* WHAT THE EXERCISE ASKS *
Lines after the one containing "right is +X." are to be omitted; print exactly each line from the start of the records up to and including it.

════════

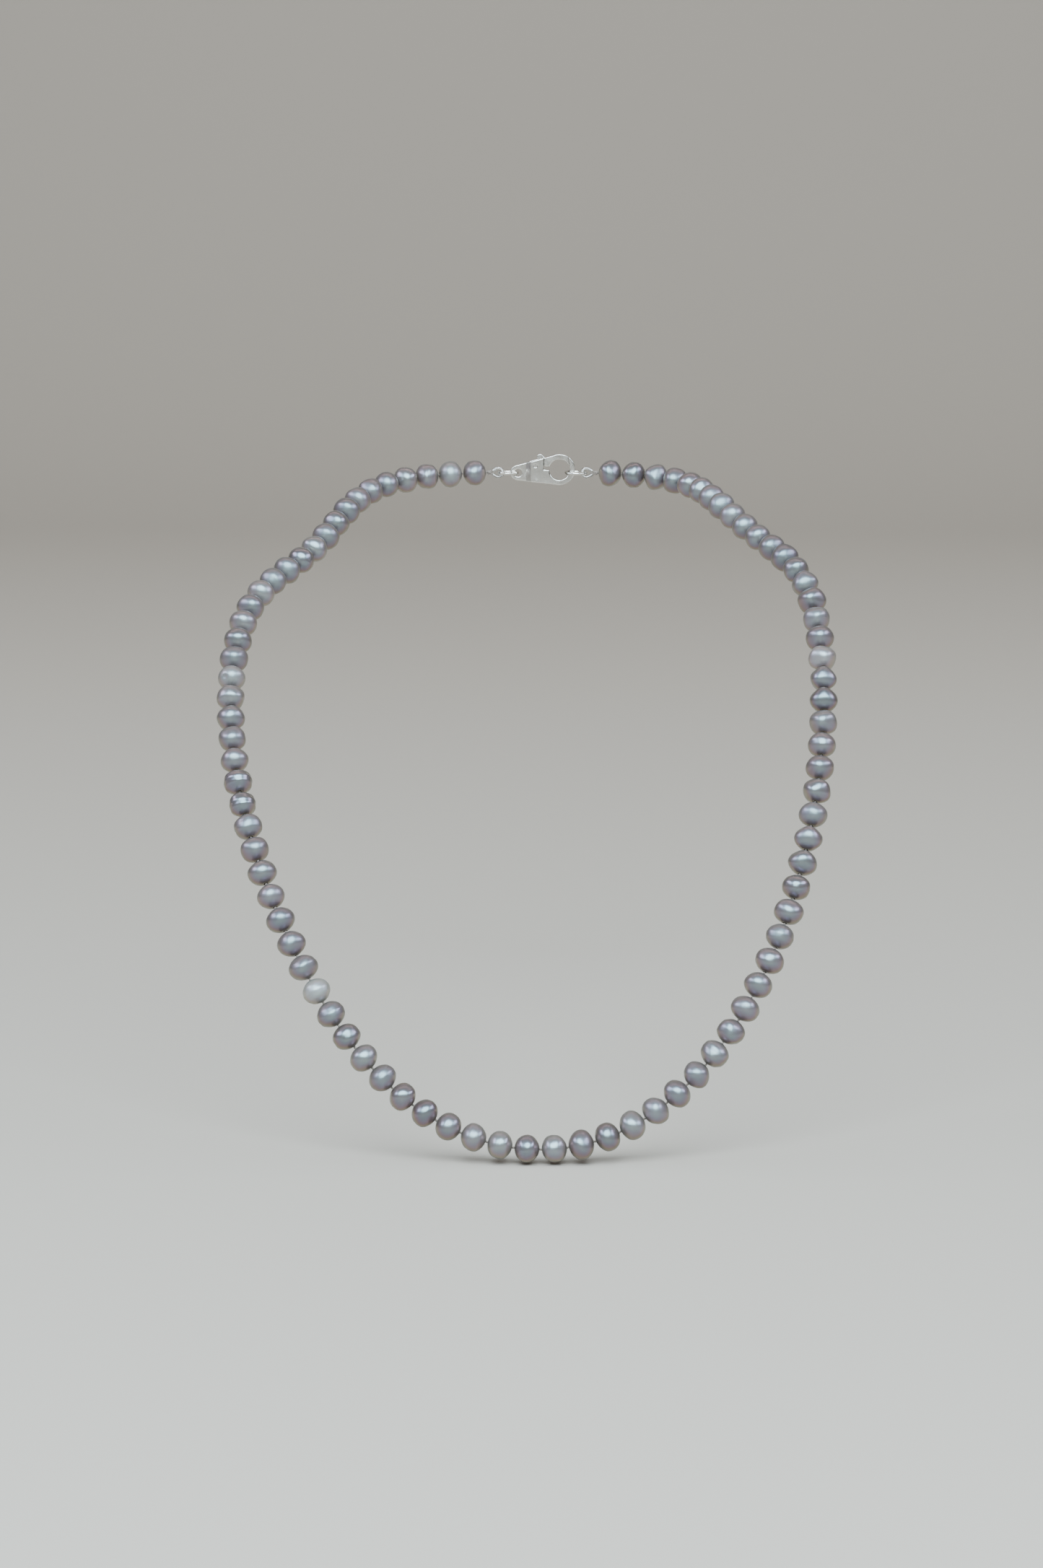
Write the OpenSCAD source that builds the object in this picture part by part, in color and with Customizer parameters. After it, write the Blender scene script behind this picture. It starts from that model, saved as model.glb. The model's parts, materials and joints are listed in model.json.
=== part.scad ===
// Necklace of grey button pearls on silk, in the shape it takes round a wearer's neck.
// All lengths are millimetres. +Z is up and -Y is the front of the wearer.
// The origin is the centre of the wearer's neck at the height of the nape.
// "left" and "right" are as seen by someone who faces the wearer: right is +X.

/* [Pearls] */
// Mean pearl diameter, across the drill hole
pearl_dia = 5.45; // [4:0.05:8]
// Mean pearl thickness, along the drill hole
pearl_thick = 4.68; // [3.5:0.02:8]
// Distance from one pearl's centre to the next along the silk
pitch = 5.0; // [4:0.05:9]
// Diameter of the hole drilled through each pearl
drill_dia = 0.8; // [0.6:0.05:1.2]
// How much the diameters differ from the mean, as a fraction
dia_spread = 0.035; // [0:0.005:0.06]
// How much the thicknesses differ from the mean, as a fraction
thick_spread = 0.015; // [0:0.005:0.03]
// Pearls on each side of the middle one
side_count = 43; // [30:1:60]
// Pearls in the front group, on each side of the middle one
front_side = 8; // [6:1:12]
// Number of groups between the front and the nape
bands = 15; // [10:1:15]
// Pearls on each side of one group
band_pearls = 2; // [2:1:3]

/* [Silk and end loops] */
// Diameter of the silk thread
silk_dia = 0.5; // [0.3:0.05:0.6]
// Diameter of the knot beside each end pearl
knot_dia = 1.0; // [0.8:0.05:1.4]
// Outside diameter of the coiled wire that covers each end loop
gimp_dia = 0.76; // [0.6:0.02:1]
// Inside diameter of that coiled wire
gimp_bore = 0.46; // [0.3:0.02:0.6]
// Radius of the end loop, to the middle of the wire
loop_r = 0.9; // [0.7:0.05:1.5]
// Distance from the end pearl to the far side of the end loop
loop_reach = 3.22; // [2.5:0.02:5]

/* [Clasp] */
// Radius of the claw's outside
claw_r = 3.1; // [2.5:0.1:4]
// Radius of the space inside the claw
claw_hole_r = 2.1; // [1.5:0.1:3]
// Height of the claw's centre above the line of the silk
claw_rise = 0.7; // [0:0.1:1.5]
// Thickness of the clasp at its middle
clasp_thick = 2.6; // [2:0.1:3.5]
// Outside radius of the eye at the clasp's tail
eye_r = 1.55; // [1.3:0.05:2]
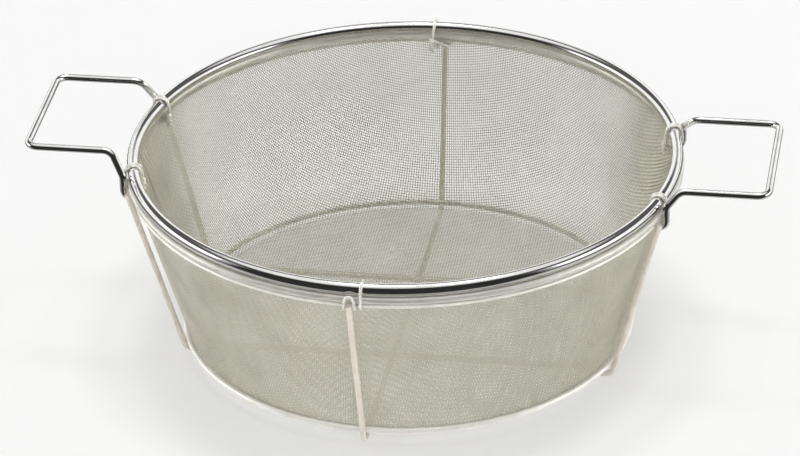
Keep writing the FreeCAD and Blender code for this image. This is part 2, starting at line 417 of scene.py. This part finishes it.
def make_tie(name, node, tail, offsets, rib, steels):
    """A soft wire wound round the rim's rings, its two ends twisted together inside.

    tail and offsets are the twist's and the turns' places along the rim. rib is a rib's, or None.
    """
    azimuth = node_azimuth(node)
    route = twisted_tail(tail, 0)
    for first, last in zip(offsets, offsets[1:]):
        route += rim_turn(first, last)
    if rib is not None:
        route += rib_arch(rib)
    route += twisted_tail(tail, math.pi)[::-1]
    along = polar(1, azimuth + 90, 0)
    points = [polar(radius, azimuth, height) + along * offset for offset, radius, height in route]
    dress(wire_object(name, points, TIE_WIRE, steels["tie_wire"]), "tie_wire", node)


def wire_object(name, points, radius, material):
    """A round wire along one smooth curve, which rounds off its corners."""
    data = bpy.data.curves.new(name, "CURVE")
    data.dimensions = "3D"
    data.bevel_depth = radius
    data.bevel_resolution = 4
    data.resolution_u = 8
    data.use_fill_caps = True
    spline = data.splines.new("NURBS")
    spline.points.add(len(points) - 1)
    for corner, point in zip(spline.points, points):
        corner.co = (*point, 1)
    spline.order_u = 3
    spline.use_endpoint_u = True
    data.materials.append(material)
    made = bpy.data.objects.new(name, data)
    bpy.context.scene.collection.objects.link(made)
    return made


def node_azimuth(node):
    """Azimuth in degrees of the middle of a CAD node's box."""
    low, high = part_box(node)
    middle = (low + high) / 2
    return math.degrees(math.atan2(middle.y, middle.x))


def make_ties(steels):
    """Six ties. The corner ones have two turns. The front and back ones have one, and arch over a rib."""
    windings = {
        # node: place of the twist, places of the turns, place of the rib, all in mm along the rim
        "front_tie": (1.0, (1.6, -0.4), -5.2),
        "back_tie": (1.8, (0.0, -1.2), -5.2),
        "left_front_tie": (-1.8, (-1.8, 0.0, 1.9), None),
        "left_back_tie": (1.8, (1.8, 0.0, -1.9), None),
        "right_front_tie": (1.8, (1.8, 0.0, -1.9), None),
        "right_back_tie": (-1.8, (-1.8, 0.0, 1.9), None),
    }
    for node, (tail, offsets, rib) in windings.items():
        turns = [offset * MM for offset in offsets]
        make_tie(node + "_wire", node, tail * MM, turns, None if rib is None else rib * MM, steels)


# ---------------------------------------------------------------- studio


def make_floor():
    """A round pale floor, which shiny surfaces don't mirror."""
    bpy.ops.mesh.primitive_circle_add(vertices=FLOOR_SIDES, radius=FLOOR_RADIUS, fill_type="NGON")
    floor = bpy.context.object
    floor.name = "studio_floor"
    material, nodes, surface = new_material("studio_floor")
    surface.inputs["Base Color"].default_value = (FLOOR_TONE, FLOOR_TONE, FLOOR_TONE, 1)
    surface.inputs["Specular IOR Level"].default_value = FLOOR_SPECULAR
    surface.inputs["Emission Color"].default_value = (1, 1, 1, 1)
    surface.inputs["Emission Strength"].default_value = FLOOR_GLOW
    place = nodes.add("ShaderNodeTexCoord").outputs["Object"]
    nodes.link(noise_between(nodes, place, FLOOR_GRAIN, *FLOOR_ROUGHNESS), surface.inputs["Roughness"])
    floor.data.materials.append(material)
    floor.visible_glossy = False


def make_world():
    """Studio surroundings, which mirrored rays, diffuse rays and the camera each see differently."""
    world = bpy.data.worlds.new("studio")
    bpy.context.scene.world = world
    world.use_nodes = True
    nodes = Nodes(world.node_tree)
    background = world.node_tree.nodes["Background"]
    place = nodes.add("ShaderNodeTexCoord").outputs["Generated"]
    split = nodes.add("ShaderNodeSeparateXYZ")
    nodes.link(place, split.inputs["Vector"])
    front = band_ramp(nodes, split.outputs["Z"], FRONT_BANDS)
    back = band_ramp(nodes, split.outputs["Z"], BACK_BANDS)
    side = nodes.add("ShaderNodeMapRange")
    side.inputs["From Min"].default_value = FRONT_REACH[0]
    side.inputs["From Max"].default_value = FRONT_REACH[1]
    nodes.link(split.outputs["Y"], side.inputs["Value"])
    mirrored = mix_colours(nodes, front, back, side.outputs["Result"])
    seen = nodes.add("ShaderNodeLightPath")
    fill = band_ramp(nodes, split.outputs["Z"], FILL_BANDS)
    filled = mix_colours(nodes, mirrored, fill, seen.outputs["Is Diffuse Ray"])
    shown = mix_colours(nodes, filled, STUDIO_BACKDROP, seen.outputs["Is Camera Ray"])
    nodes.link(shown, background.inputs["Color"])


def band_ramp(nodes, rise, bands):
    """Grey levels by elevation, from the upward part of a direction."""
    share = nodes.add("ShaderNodeMapRange")
    share.inputs["From Min"].default_value = -1.0
    ramp = nodes.add("ShaderNodeValToRGB")
    nodes.link(rise, share.inputs["Value"])
    nodes.link(share.outputs["Result"], ramp.inputs["Fac"])
    stops = ramp.color_ramp.elements
    stops.remove(stops[-1])
    for number, (elevation, level) in enumerate(bands):
        position = (1 + math.sin(math.radians(elevation))) / 2
        stop = stops.new(position) if number else stops[0]
        stop.position = position
        stop.color = (level, level, level, 1)
    return ramp.outputs["Color"]


def add_lamp(name, azimuth, elevation, distance, size, power):
    """A lamp aimed at the basket. Azimuth is in degrees from +X, and size is (width, height)."""
    lamp = bpy.data.lights.new(name, "AREA")
    lamp.shape = "RECTANGLE"
    lamp.size, lamp.size_y = size
    lamp.energy = power
    made = bpy.data.objects.new(name, lamp)
    bpy.context.scene.collection.objects.link(made)
    level = distance * math.cos(math.radians(elevation))
    made.location = polar(level, azimuth, distance * math.sin(math.radians(elevation)))
    made.rotation_euler = (-made.location).to_track_quat("-Z", "Y").to_euler()
    made.visible_camera = False
    return made


def make_lamps():
    """Two lamps nearly overhead, and two softboxes that only show as reflections in the steel."""
    for name, azimuth in LAMP_AZIMUTHS.items():
        add_lamp(name, azimuth, LAMP_ELEVATION, LAMP_DISTANCE, LAMP_SIZE, LAMP_POWER)
    for name, azimuth in SOFTBOX_AZIMUTHS.items():
        softbox = add_lamp(name, azimuth, SOFTBOX_ELEVATION, SOFTBOX_DISTANCE, SOFTBOX_SIZE, SOFTBOX_POWER)
        softbox.visible_diffuse = False


def make_camera():
    """A long lens from the front, above and a little to the right."""
    camera = bpy.data.objects.new("camera", bpy.data.cameras.new("camera"))
    bpy.context.scene.collection.objects.link(camera)
    level = math.cos(CAMERA_ELEVATION)
    ahead = Vector(
        (-level * math.sin(CAMERA_HEADING), level * math.cos(CAMERA_HEADING), -math.sin(CAMERA_ELEVATION))
    )
    camera.rotation_mode = "QUATERNION"
    camera.rotation_quaternion = ahead.to_track_quat("-Z", "Y") @ Quaternion((0, 0, 1), CAMERA_ROLL)
    camera.location = CAMERA_TARGET - ahead * CAMERA_DISTANCE
    camera.data.lens = CAMERA_LENS
    camera.data.clip_end = CAMERA_FAR
    bpy.context.scene.camera = camera


bpy.context.scene.view_settings.view_transform = "Standard"
steels = {slot: steel(slot, *look) for slot, look in STEELS.items()}
finish_cad_nodes(steels)
make_cloth(steels)
make_ties(steels)
make_floor()
make_world()
make_lamps()
make_camera()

════════

* COMPLETE RESPONSE *
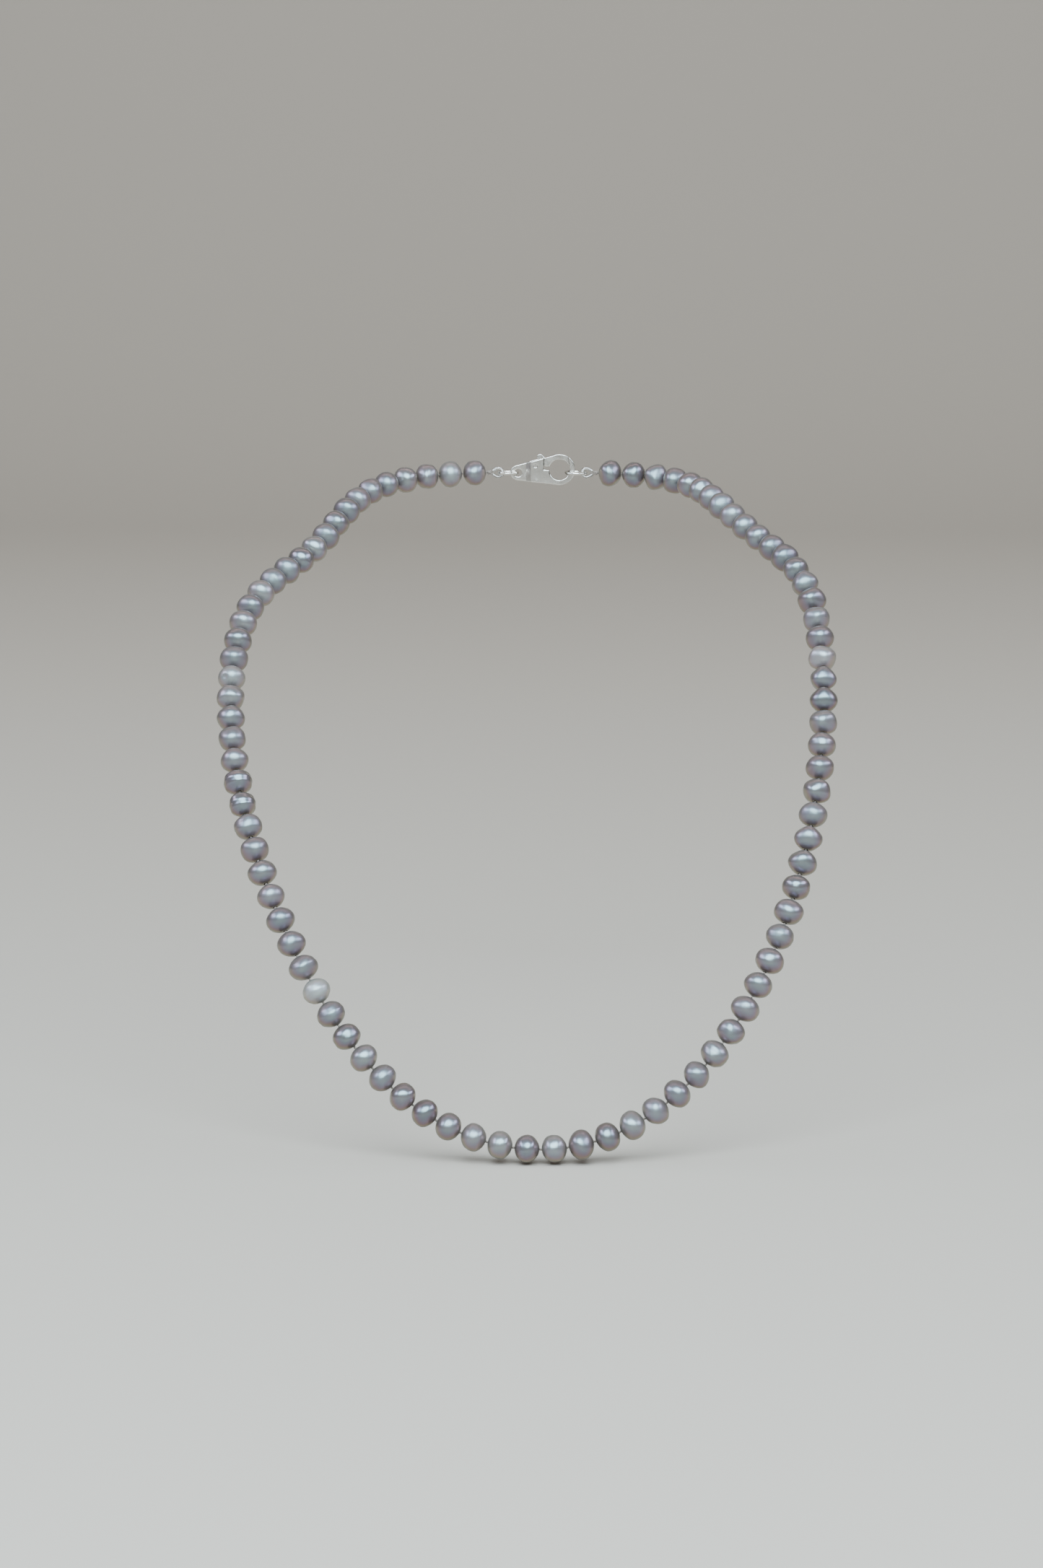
Write the OpenSCAD source that builds the object in this picture part by part, in color and with Customizer parameters. After it, write the Blender scene script behind this picture. It starts from that model, saved as model.glb. The model's parts, materials and joints are listed in model.json.
=== part.scad ===
// Necklace of grey button pearls on silk, in the shape it takes round a wearer's neck.
// All lengths are millimetres. +Z is up and -Y is the front of the wearer.
// The origin is the centre of the wearer's neck at the height of the nape.
// "left" and "right" are as seen by someone who faces the wearer: right is +X.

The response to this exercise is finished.